Start of Data for this exercise
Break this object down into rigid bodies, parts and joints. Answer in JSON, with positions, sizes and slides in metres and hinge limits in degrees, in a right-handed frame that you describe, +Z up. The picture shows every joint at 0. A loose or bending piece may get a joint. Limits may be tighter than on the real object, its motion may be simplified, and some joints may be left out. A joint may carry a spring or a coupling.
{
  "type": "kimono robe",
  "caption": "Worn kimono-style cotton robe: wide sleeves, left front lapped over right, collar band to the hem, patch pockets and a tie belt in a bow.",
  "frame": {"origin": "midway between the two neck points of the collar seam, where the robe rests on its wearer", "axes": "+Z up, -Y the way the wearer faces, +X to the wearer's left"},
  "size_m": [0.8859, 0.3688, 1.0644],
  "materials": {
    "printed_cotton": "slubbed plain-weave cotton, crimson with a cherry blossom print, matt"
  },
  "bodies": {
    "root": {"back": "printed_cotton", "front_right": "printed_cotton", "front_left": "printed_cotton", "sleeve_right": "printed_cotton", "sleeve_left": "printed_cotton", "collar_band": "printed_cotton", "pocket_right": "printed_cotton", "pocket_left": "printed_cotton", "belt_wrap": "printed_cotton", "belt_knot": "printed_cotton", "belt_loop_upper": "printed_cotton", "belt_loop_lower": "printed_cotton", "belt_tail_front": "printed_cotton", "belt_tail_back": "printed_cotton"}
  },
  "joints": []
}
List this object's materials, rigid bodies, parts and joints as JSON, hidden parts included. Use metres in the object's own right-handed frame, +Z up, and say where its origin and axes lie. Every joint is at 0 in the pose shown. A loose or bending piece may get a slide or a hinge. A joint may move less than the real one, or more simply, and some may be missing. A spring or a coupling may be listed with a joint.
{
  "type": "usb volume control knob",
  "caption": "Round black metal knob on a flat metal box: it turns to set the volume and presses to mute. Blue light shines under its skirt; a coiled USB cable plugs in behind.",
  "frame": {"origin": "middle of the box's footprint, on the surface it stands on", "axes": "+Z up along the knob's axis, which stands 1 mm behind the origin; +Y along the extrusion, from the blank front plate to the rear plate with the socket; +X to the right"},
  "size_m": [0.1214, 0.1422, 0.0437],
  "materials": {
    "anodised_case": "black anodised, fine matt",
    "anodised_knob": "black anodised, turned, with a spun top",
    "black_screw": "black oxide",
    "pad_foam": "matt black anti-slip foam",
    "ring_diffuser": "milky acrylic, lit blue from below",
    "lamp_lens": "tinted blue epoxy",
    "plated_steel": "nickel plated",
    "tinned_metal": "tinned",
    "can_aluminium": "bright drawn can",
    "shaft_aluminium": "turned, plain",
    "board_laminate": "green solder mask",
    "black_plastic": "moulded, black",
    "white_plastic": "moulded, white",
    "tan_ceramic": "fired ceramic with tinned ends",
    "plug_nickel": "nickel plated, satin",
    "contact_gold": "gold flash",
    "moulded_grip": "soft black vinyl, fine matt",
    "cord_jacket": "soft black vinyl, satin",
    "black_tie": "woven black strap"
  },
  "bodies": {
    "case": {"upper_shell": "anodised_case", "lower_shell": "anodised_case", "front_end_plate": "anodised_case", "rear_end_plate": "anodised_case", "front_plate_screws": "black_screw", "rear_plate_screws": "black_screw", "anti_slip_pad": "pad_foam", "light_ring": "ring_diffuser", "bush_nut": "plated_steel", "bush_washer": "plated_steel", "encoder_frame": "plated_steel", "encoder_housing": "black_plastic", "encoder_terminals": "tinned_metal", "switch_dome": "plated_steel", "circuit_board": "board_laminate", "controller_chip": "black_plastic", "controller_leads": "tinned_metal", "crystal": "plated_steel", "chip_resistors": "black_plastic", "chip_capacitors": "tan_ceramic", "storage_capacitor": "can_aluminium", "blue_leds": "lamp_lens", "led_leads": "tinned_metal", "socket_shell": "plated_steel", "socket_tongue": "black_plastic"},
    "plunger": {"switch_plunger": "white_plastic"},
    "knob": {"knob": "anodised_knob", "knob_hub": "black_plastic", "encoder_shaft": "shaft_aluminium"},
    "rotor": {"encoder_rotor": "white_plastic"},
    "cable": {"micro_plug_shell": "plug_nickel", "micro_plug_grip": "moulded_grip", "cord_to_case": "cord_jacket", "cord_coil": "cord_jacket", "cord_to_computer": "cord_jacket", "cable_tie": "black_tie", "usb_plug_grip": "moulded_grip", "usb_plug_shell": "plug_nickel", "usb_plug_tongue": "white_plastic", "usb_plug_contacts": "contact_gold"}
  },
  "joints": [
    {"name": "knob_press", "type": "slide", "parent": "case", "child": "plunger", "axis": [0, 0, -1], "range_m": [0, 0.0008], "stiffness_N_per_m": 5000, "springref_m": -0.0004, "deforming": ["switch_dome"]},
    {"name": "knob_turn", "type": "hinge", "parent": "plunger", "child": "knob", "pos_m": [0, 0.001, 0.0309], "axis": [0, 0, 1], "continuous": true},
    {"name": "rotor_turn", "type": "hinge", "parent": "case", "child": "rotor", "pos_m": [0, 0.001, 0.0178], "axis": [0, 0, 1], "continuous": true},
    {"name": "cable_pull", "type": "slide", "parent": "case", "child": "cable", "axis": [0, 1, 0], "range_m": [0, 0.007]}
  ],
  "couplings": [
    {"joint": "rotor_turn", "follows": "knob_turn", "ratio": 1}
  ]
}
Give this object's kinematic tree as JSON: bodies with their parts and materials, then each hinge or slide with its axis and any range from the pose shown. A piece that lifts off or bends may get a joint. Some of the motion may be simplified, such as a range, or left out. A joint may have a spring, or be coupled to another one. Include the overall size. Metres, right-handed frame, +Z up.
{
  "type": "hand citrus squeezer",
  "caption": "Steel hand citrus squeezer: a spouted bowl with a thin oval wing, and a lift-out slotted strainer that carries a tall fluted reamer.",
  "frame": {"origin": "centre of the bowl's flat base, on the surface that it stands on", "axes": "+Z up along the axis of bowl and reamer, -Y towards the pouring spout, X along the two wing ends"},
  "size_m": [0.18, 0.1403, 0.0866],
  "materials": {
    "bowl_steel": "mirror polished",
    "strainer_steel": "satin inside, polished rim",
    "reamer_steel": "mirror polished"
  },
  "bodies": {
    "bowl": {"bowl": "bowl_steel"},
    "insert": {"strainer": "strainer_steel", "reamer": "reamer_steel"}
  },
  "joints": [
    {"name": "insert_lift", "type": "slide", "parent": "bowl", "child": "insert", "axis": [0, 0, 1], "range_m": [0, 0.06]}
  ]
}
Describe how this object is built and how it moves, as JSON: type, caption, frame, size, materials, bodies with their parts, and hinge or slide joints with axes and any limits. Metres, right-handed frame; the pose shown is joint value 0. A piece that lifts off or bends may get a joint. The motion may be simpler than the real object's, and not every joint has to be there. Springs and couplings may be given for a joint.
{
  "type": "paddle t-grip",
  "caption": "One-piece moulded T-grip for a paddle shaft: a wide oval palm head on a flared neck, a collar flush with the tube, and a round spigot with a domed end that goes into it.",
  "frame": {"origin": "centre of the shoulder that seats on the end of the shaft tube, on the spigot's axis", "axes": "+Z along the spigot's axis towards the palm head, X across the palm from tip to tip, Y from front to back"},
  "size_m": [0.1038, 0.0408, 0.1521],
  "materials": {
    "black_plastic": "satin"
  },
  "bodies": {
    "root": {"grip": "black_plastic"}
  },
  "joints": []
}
End of Data for this exercise
Problem statement
Please set down the whole listing above without altering a single line.

Answer to the task
Break this object down into rigid bodies, parts and joints. Answer in JSON, with positions, sizes and slides in metres and hinge limits in degrees, in a right-handed frame that you describe, +Z up. The picture shows every joint at 0. A loose or bending piece may get a joint. Limits may be tighter than on the real object, its motion may be simplified, and some joints may be left out. A joint may carry a spring or a coupling.
{
  "type": "kimono robe",
  "caption": "Worn kimono-style cotton robe: wide sleeves, left front lapped over right, collar band to the hem, patch pockets and a tie belt in a bow.",
  "frame": {"origin": "midway between the two neck points of the collar seam, where the robe rests on its wearer", "axes": "+Z up, -Y the way the wearer faces, +X to the wearer's left"},
  "size_m": [0.8859, 0.3688, 1.0644],
  "materials": {
    "printed_cotton": "slubbed plain-weave cotton, crimson with a cherry blossom print, matt"
  },
  "bodies": {
    "root": {"back": "printed_cotton", "front_right": "printed_cotton", "front_left": "printed_cotton", "sleeve_right": "printed_cotton", "sleeve_left": "printed_cotton", "collar_band": "printed_cotton", "pocket_right": "printed_cotton", "pocket_left": "printed_cotton", "belt_wrap": "printed_cotton", "belt_knot": "printed_cotton", "belt_loop_upper": "printed_cotton", "belt_loop_lower": "printed_cotton", "belt_tail_front": "printed_cotton", "belt_tail_back": "printed_cotton"}
  },
  "joints": []
}
List this object's materials, rigid bodies, parts and joints as JSON, hidden parts included. Use metres in the object's own right-handed frame, +Z up, and say where its origin and axes lie. Every joint is at 0 in the pose shown. A loose or bending piece may get a slide or a hinge. A joint may move less than the real one, or more simply, and some may be missing. A spring or a coupling may be listed with a joint.
{
  "type": "usb volume control knob",
  "caption": "Round black metal knob on a flat metal box: it turns to set the volume and presses to mute. Blue light shines under its skirt; a coiled USB cable plugs in behind.",
  "frame": {"origin": "middle of the box's footprint, on the surface it stands on", "axes": "+Z up along the knob's axis, which stands 1 mm behind the origin; +Y along the extrusion, from the blank front plate to the rear plate with the socket; +X to the right"},
  "size_m": [0.1214, 0.1422, 0.0437],
  "materials": {
    "anodised_case": "black anodised, fine matt",
    "anodised_knob": "black anodised, turned, with a spun top",
    "black_screw": "black oxide",
    "pad_foam": "matt black anti-slip foam",
    "ring_diffuser": "milky acrylic, lit blue from below",
    "lamp_lens": "tinted blue epoxy",
    "plated_steel": "nickel plated",
    "tinned_metal": "tinned",
    "can_aluminium": "bright drawn can",
    "shaft_aluminium": "turned, plain",
    "board_laminate": "green solder mask",
    "black_plastic": "moulded, black",
    "white_plastic": "moulded, white",
    "tan_ceramic": "fired ceramic with tinned ends",
    "plug_nickel": "nickel plated, satin",
    "contact_gold": "gold flash",
    "moulded_grip": "soft black vinyl, fine matt",
    "cord_jacket": "soft black vinyl, satin",
    "black_tie": "woven black strap"
  },
  "bodies": {
    "case": {"upper_shell": "anodised_case", "lower_shell": "anodised_case", "front_end_plate": "anodised_case", "rear_end_plate": "anodised_case", "front_plate_screws": "black_screw", "rear_plate_screws": "black_screw", "anti_slip_pad": "pad_foam", "light_ring": "ring_diffuser", "bush_nut": "plated_steel", "bush_washer": "plated_steel", "encoder_frame": "plated_steel", "encoder_housing": "black_plastic", "encoder_terminals": "tinned_metal", "switch_dome": "plated_steel", "circuit_board": "board_laminate", "controller_chip": "black_plastic", "controller_leads": "tinned_metal", "crystal": "plated_steel", "chip_resistors": "black_plastic", "chip_capacitors": "tan_ceramic", "storage_capacitor": "can_aluminium", "blue_leds": "lamp_lens", "led_leads": "tinned_metal", "socket_shell": "plated_steel", "socket_tongue": "black_plastic"},
    "plunger": {"switch_plunger": "white_plastic"},
    "knob": {"knob": "anodised_knob", "knob_hub": "black_plastic", "encoder_shaft": "shaft_aluminium"},
    "rotor": {"encoder_rotor": "white_plastic"},
    "cable": {"micro_plug_shell": "plug_nickel", "micro_plug_grip": "moulded_grip", "cord_to_case": "cord_jacket", "cord_coil": "cord_jacket", "cord_to_computer": "cord_jacket", "cable_tie": "black_tie", "usb_plug_grip": "moulded_grip", "usb_plug_shell": "plug_nickel", "usb_plug_tongue": "white_plastic", "usb_plug_contacts": "contact_gold"}
  },
  "joints": [
    {"name": "knob_press", "type": "slide", "parent": "case", "child": "plunger", "axis": [0, 0, -1], "range_m": [0, 0.0008], "stiffness_N_per_m": 5000, "springref_m": -0.0004, "deforming": ["switch_dome"]},
    {"name": "knob_turn", "type": "hinge", "parent": "plunger", "child": "knob", "pos_m": [0, 0.001, 0.0309], "axis": [0, 0, 1], "continuous": true},
    {"name": "rotor_turn", "type": "hinge", "parent": "case", "child": "rotor", "pos_m": [0, 0.001, 0.0178], "axis": [0, 0, 1], "continuous": true},
    {"name": "cable_pull", "type": "slide", "parent": "case", "child": "cable", "axis": [0, 1, 0], "range_m": [0, 0.007]}
  ],
  "couplings": [
    {"joint": "rotor_turn", "follows": "knob_turn", "ratio": 1}
  ]
}
Give this object's kinematic tree as JSON: bodies with their parts and materials, then each hinge or slide with its axis and any range from the pose shown. A piece that lifts off or bends may get a joint. Some of the motion may be simplified, such as a range, or left out. A joint may have a spring, or be coupled to another one. Include the overall size. Metres, right-handed frame, +Z up.
{
  "type": "hand citrus squeezer",
  "caption": "Steel hand citrus squeezer: a spouted bowl with a thin oval wing, and a lift-out slotted strainer that carries a tall fluted reamer.",
  "frame": {"origin": "centre of the bowl's flat base, on the surface that it stands on", "axes": "+Z up along the axis of bowl and reamer, -Y towards the pouring spout, X along the two wing ends"},
  "size_m": [0.18, 0.1403, 0.0866],
  "materials": {
    "bowl_steel": "mirror polished",
    "strainer_steel": "satin inside, polished rim",
    "reamer_steel": "mirror polished"
  },
  "bodies": {
    "bowl": {"bowl": "bowl_steel"},
    "insert": {"strainer": "strainer_steel", "reamer": "reamer_steel"}
  },
  "joints": [
    {"name": "insert_lift", "type": "slide", "parent": "bowl", "child": "insert", "axis": [0, 0, 1], "range_m": [0, 0.06]}
  ]
}
Describe how this object is built and how it moves, as JSON: type, caption, frame, size, materials, bodies with their parts, and hinge or slide joints with axes and any limits. Metres, right-handed frame; the pose shown is joint value 0. A piece that lifts off or bends may get a joint. The motion may be simpler than the real object's, and not every joint has to be there. Springs and couplings may be given for a joint.
{
  "type": "paddle t-grip",
  "caption": "One-piece moulded T-grip for a paddle shaft: a wide oval palm head on a flared neck, a collar flush with the tube, and a round spigot with a domed end that goes into it.",
  "frame": {"origin": "centre of the shoulder that seats on the end of the shaft tube, on the spigot's axis", "axes": "+Z along the spigot's axis towards the palm head, X across the palm from tip to tip, Y from front to back"},
  "size_m": [0.1038, 0.0408, 0.1521],
  "materials": {
    "black_plastic": "satin"
  },
  "bodies": {
    "root": {"grip": "black_plastic"}
  },
  "joints": []
}